Glim swims “toward the little star [the ingenium] he’d always been told to avoid. Now he felt it, the pulsing heart and mind of Umbriel, the core that was the true lord of souls. All other light diminished until at last they reached it.”

Attrebus “drew Umbra from the sheath on the Dunmer’s back and stabbed it into the light. Even as he did so, he felt a rush of absolute rage. He became the blade, the edge, as Umbra drank him utterly in. He was steel and something more than steel, infinitely worse than steel. The thing waving it around and screaming was no longer Attrebus, and soon he wouldn’t be either.

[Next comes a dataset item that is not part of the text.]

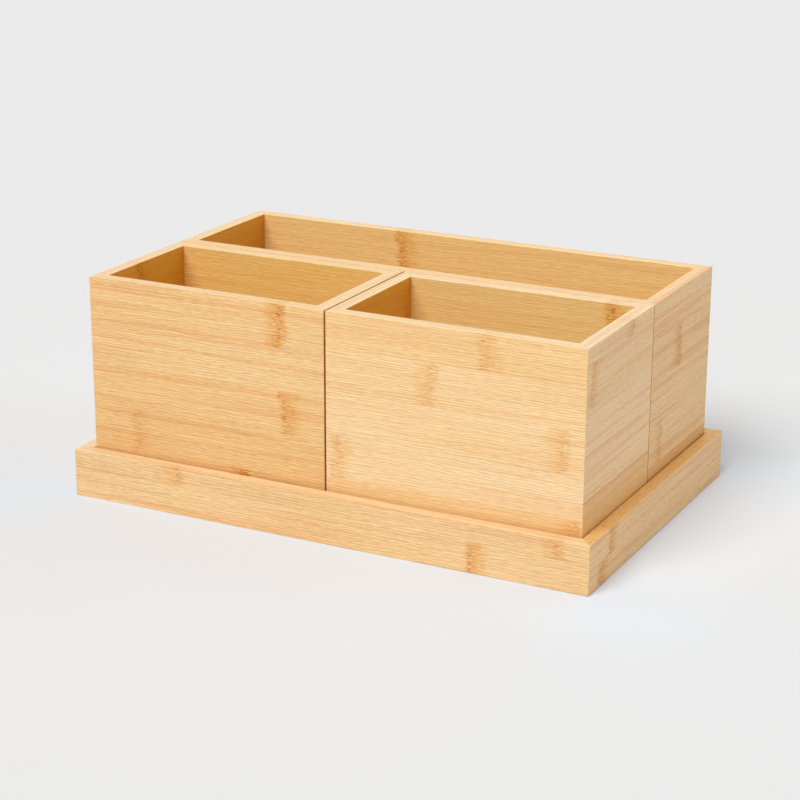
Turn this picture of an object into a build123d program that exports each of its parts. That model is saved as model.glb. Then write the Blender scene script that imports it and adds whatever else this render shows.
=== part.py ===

“The light seemed to explode about them…The light cleared, and he was lying on the floor, shuddering. They had fallen into a vast nest of polished stone and shining crystal. The air was filled with delicate tones and fleeting incomprehensible whispers, as if motes of dust were excited to speech when light struck them. In the center of the great cavity a translucent pylon rose and met the gently rippling water above and kissed it with light pulsing up from a platform ten feet below, where a thousand glowing strands tied themselves into a coruscating sphere.”

“When Attrebus plunged Umbra into the ingenium, Sul heard the Universe scream. The tortured cry rang from every surface, from the air itself, from Vuhon’s gaping mouth. A tongue of white blaze licked out from the ingenium and struck his old enemy, and his body twisted, deformed, grew blacker, hunched, feral.”

The “wormies” deactivated when Umbriel left Tamriel.